## Data section
-- Start --

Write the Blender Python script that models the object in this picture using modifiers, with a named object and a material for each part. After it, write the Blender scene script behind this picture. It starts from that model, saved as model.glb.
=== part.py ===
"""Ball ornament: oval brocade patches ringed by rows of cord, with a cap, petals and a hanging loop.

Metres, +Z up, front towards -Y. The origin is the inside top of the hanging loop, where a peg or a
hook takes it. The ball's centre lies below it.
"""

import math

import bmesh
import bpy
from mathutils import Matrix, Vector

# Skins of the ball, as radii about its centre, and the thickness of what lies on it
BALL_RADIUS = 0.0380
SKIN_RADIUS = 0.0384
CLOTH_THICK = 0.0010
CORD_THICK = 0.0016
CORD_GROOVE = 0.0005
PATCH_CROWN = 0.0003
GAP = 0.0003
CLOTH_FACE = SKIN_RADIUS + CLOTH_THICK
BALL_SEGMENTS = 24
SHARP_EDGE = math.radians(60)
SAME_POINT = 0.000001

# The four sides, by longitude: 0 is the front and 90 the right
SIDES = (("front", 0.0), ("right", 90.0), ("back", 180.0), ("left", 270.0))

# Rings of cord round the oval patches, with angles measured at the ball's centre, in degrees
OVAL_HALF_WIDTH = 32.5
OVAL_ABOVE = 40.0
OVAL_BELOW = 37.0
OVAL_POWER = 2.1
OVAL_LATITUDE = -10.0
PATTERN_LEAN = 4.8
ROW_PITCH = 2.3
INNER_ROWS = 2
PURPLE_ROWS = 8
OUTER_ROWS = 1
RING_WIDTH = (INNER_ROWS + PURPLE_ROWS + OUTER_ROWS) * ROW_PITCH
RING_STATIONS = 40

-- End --

## Stated task
Filter the data for the string "with" and copy every line that has it.

## Correct answer
Write the Blender Python script that models the object in this picture using modifiers, with a named object and a material for each part. After it, write the Blender scene script behind this picture. It starts from that model, saved as model.glb.
"""Ball ornament: oval brocade patches ringed by rows of cord, with a cap, petals and a hanging loop.
# Rings of cord round the oval patches, with angles measured at the ball's centre, in degrees